Inductive case: Suppose $a=b$. Increase $b$ to equal $a+k$ for positive $k$. Then $\frac{a^a(a+k)^{a+k}}{a!(a+k)!}\le\frac{(a+a+k)^{(a+a+k)}}{(a+a+k)!}$ rearranges to $\frac{(2a+k)!}{a!(a+k)!} \le \frac{(2a+k)^{2a+k}}{a^a(a+k)^{a+k}}$ at which point you can compare each piece: $(2a+k)! \le (2a+k)^{2a+k}$, $a! \le a^a$, and $(a+k)! \le (a+k)^{a+k}$.
The same can be said for setting $a$ equal to $b+k$.
A: Just using calculus.
If you use Stirling approximation, that is to say $$n! \sim \sqrt{2\pi n}\left(\frac n e\right)^n$$ the expression $$\frac{a^ab^b}{a!b!}\le\frac{(a+b)^{(a+b)}}{(a+b)!}$$ becomes $$\frac{e^{a+b}}{2 \pi  \sqrt{a} \sqrt{b}}\le \frac{e^{a+b}}{\sqrt{2 \pi } \sqrt{a+b}}$$ which becomes $$1 \le \frac{\sqrt{2 \pi } \sqrt{a} \sqrt{b}}{\sqrt{a+b}}=\frac{\sqrt{2 \pi a b} }{\sqrt{a+b}}\implies a+b \leq 2\pi a b$$ which looks simpler to analyze.
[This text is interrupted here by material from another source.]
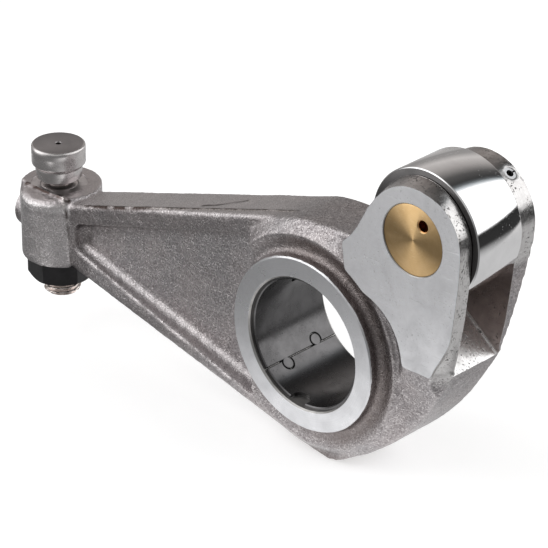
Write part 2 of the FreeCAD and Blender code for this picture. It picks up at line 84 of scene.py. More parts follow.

A: It is easy to check that if $a,b$ are two positive real numbers, then $\frac{a^a b^b}{(a+b)^{a+b}}$ is the maximum value of the function $f(x)=x^a(1-x)^b$ over the interval $[0,1]$, attained at $x=\frac{a}{a+b}$. By Euler's beta function we have:
$$ \int_{0}^{1}f(x)\,dx = \frac{\Gamma(a+1)\Gamma(b+1)}{\Gamma(a+b+2)}=\frac{1}{a+b+1}\cdot\frac{a! b!}{(a+b)!}\tag{1}$$
Over the interval $\left(0,\frac{a}{a+b}\right)$ the function $(1-x)^b$ is bounded by one, as well as over the interval $\left(\frac{a}{a+b},1\right)$ the function $x^a$ is bounded by one. That leads to:
$$ \int_{0}^{1}f(x)\,dx \leq \int_{0}^{\frac{a}{a+b}}x^a\,dx + \int_{\frac{a}{a+b}}^{1}(1-x)^b\,dx \\=\frac{1}{a+1}\left(\frac{a}{a+b}\right)^{a+1}+\frac{1}{b+1}\left(\frac{b}{a+b}\right)^{b+1}\tag{2} $$
On the other hand, over the interval $\left(0,\frac{a}{a+b}\right)$ the function $(1-x)^b$ is lower-bounded by $\left(\frac{b}{a+b}\right)^b$, as well as over the interval $\left(\frac{a}{a+b},1\right)$ the function $x^a$ is lower-bounded by $\left(\frac{a}{a+b}\right)^a$. That leads to:
$$ \int_{0}^{1}f(x)\,dx \geq \frac{1}{a+1}\left(\frac{a}{a+b}\right)^{a+1}\left(\frac{b}{a+b}\right)^b+\frac{1}{b+1}\left(\frac{b}{a+b}\right)^{b+1}\left(\frac{a}{a+b}\right)^a\tag{3}$$
that is equivalent to:
$$ \int_{0}^{1}f(x)\,dx \geq \frac{a^a b^b}{(a+b)^{a+b}}\left(\frac{\frac{a}{a+1}+\frac{b}{b+1}}{a+b}\right)\tag{4}$$
so:
$$ \frac{a!b!}{(a+b)!}\geq \frac{a^a b^b}{(a+b)^{a+b}}\left(\frac{\frac{a}{a+1}+\frac{b}{b+1}}{a+b}\right)(a+b+1)\tag{5} $$
and:

$$ \frac{a^a b^b}{a! b!}\leq \frac{(a+b)^{a+b}}{(a+b)!}\cdot\frac{a+b}{(a+b+1)\left(\frac{a}{a+1}+\frac{b}{b+1}\right)}\tag{6} $$

is a stronger inequality than the one we wanted to prove, since $(a+b+1)\left(\frac{a}{a+1}+\frac{b}{b+1}\right)\geq (a+b)$.